Almost sounds like a joke: How do you solve the problem of drunken behavoir at closing time? Maybe eliminating closing time will help.

Actually, it might. Has it ever made sense that cities dump their heaviest drinkers out on the street at the same hour? (Recognizing, of course, that plenty of bars simply choose to close earlier for their own business reasons.) Maybe allowing them to stay open until things wind down, which may be later than 1 or 2 a.m., would make more sense.

Seattle Mayor Mike McGinn seems to be up for exploring the idea. He launched it today, not as a hard proposal but as the opening of a discussion.

It’s just one piece of what his group at city hall is calling the Seattle Nightlife Initiative. Altogether: “1. Code compliance enforcement. 2. Flexible liquor service hours. 3. Noise ordinance enforcement. 4. Security training requirements. 5. Precinct community outreach. 6. Professional development. 7. Late-night transportation alternatives. 8. Targeting public nuisances.”

Which taken together has a sensible ring to it, at least as a core set of efforts.

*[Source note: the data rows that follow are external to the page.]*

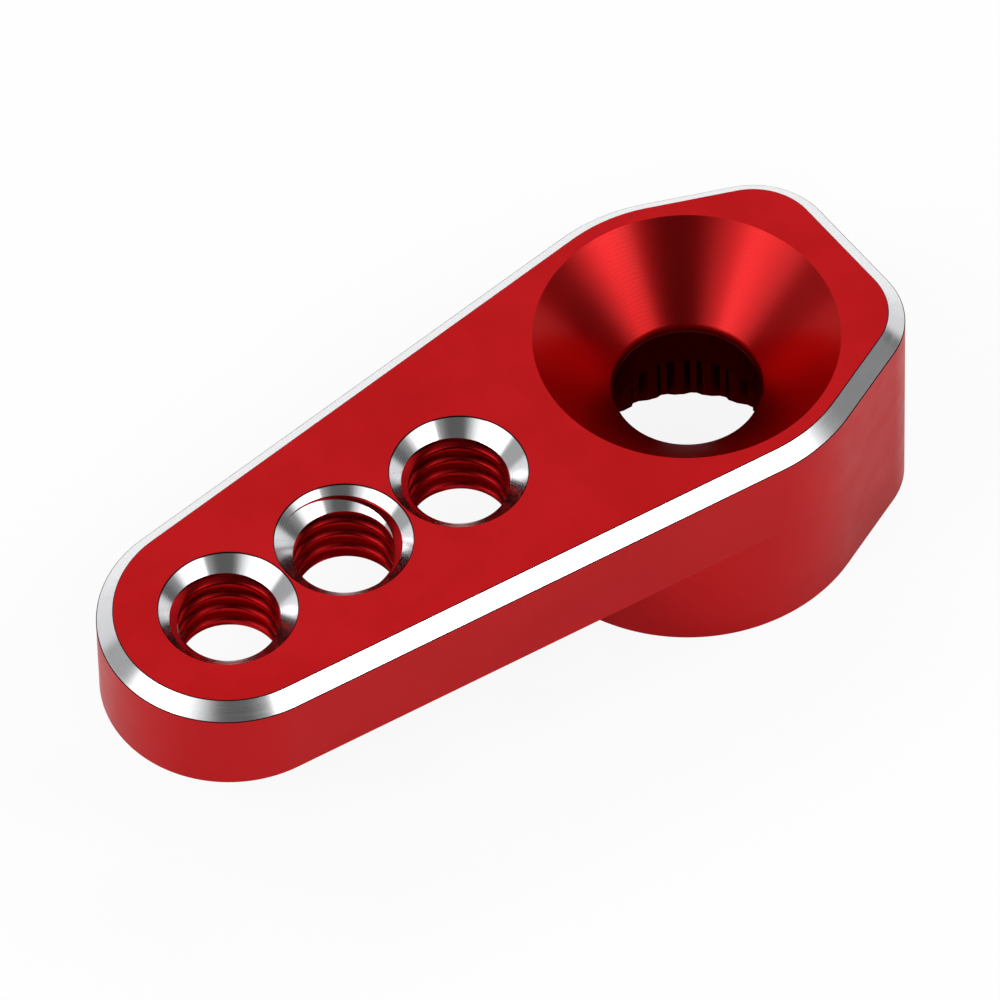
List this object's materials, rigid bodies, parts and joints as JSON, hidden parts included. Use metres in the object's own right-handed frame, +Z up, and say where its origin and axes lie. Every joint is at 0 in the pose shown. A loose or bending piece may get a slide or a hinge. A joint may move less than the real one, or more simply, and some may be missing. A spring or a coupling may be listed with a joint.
{
  "type": "servo horn",
  "caption": "Tapered single-arm servo horn: a deep hub with a countersunk screw bore above a toothed shaft socket, and a thinner arm with a row of tapped link holes.",
  "frame": {"origin": "on the socket's axis, in the plane of the hub's foot", "axes": "+X along the arm to its tip, +Z up the hub towards the countersink; the XZ plane is the mirror plane"},
  "size_m": [0.0224, 0.0092, 0.0063],
  "materials": {
    "anodised_aluminium": "satin red anodising, with the top edge and the mouths of the tapped holes cut bright afterwards"
  },
  "bodies": {
    "root": {"servo_horn": "anodised_aluminium"}
  },
  "joints": []
}
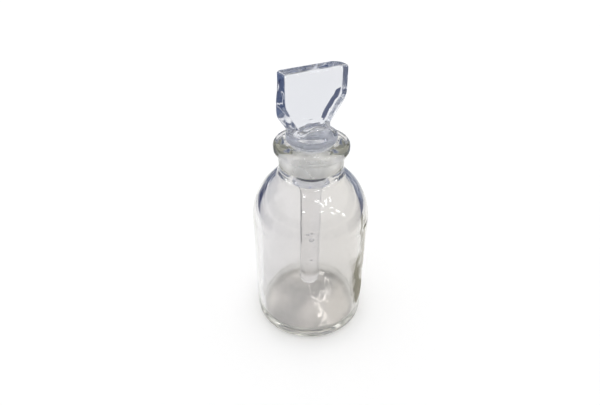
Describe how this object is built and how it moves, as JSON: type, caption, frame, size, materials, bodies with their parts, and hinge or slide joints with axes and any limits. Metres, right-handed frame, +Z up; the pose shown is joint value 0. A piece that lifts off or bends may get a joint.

A report on the “flexible hours” (nice euphemism) idea offers some specific support through extended studies of places where the idea has been tried.

For example:

Vingilis et. al. (2008) argue that in two Canadian cities, Ontario-London and Windsor, there was a significant overall reduction in impaired driving and no change in the rate of assault charges during the 11pm-4am window before and after the extended drinking hours.
Hough and Hunter (2008) find that in England and Wales the shift in policy had little effect on alcohol consumption and alcohol-related problem behaviors. They claim that the new law did not increase crime and note that these findings are different than in research findings in Australia, New Zealand, Scotland, Ireland and Iceland. They note that it is difficult to compare previous research findings due to the variability in evaluation methods. …
Plant and Plant (2005) argue that the Licensing Act of 2003 in the United Kingdom was not motivated by proof that extended hours would mitigate the harmful behaviors of over intoxication, but rather it was supported by the assumption that harmful drinking behaviors are primarily motivated by “drinking against the clock,” that is, drinking to excess shortly before closing time (363). The study authors argue that increased availability of alcohol through extended hours can lead to increased consumption. They cite previous research in Australia, Canada, West Australia, and Ireland that asserts extending hours leads to an increase in casualty traffic accidents and binge drinking; however, the study authors point out that in the cases of Canada, where only a modest increase in closing hours was implemented, the extension had no significant impact on blood-alcohol-positive road fatalities. The authors point out that each country has a particular drinking culture. …
Bouffard et. al. (2007) found that Minnesota’s extension of the closing time for eating and social establishments that serve alcohol did lead to an increase in police stops for DUIs; however, they suggest that the increase is caused by the increased police response concurrent with the study and not increased consumption.

The conclusion: “Seattle is a model city to pilot a flexible hour system. Unlike many of the cities referenced in the research review, the introduction of extended hours for alcoholic beverage service in Seattle is part of a comprehensive, citywide nightlife management initiative that
addresses many of the concerns and potential impacts from the change.”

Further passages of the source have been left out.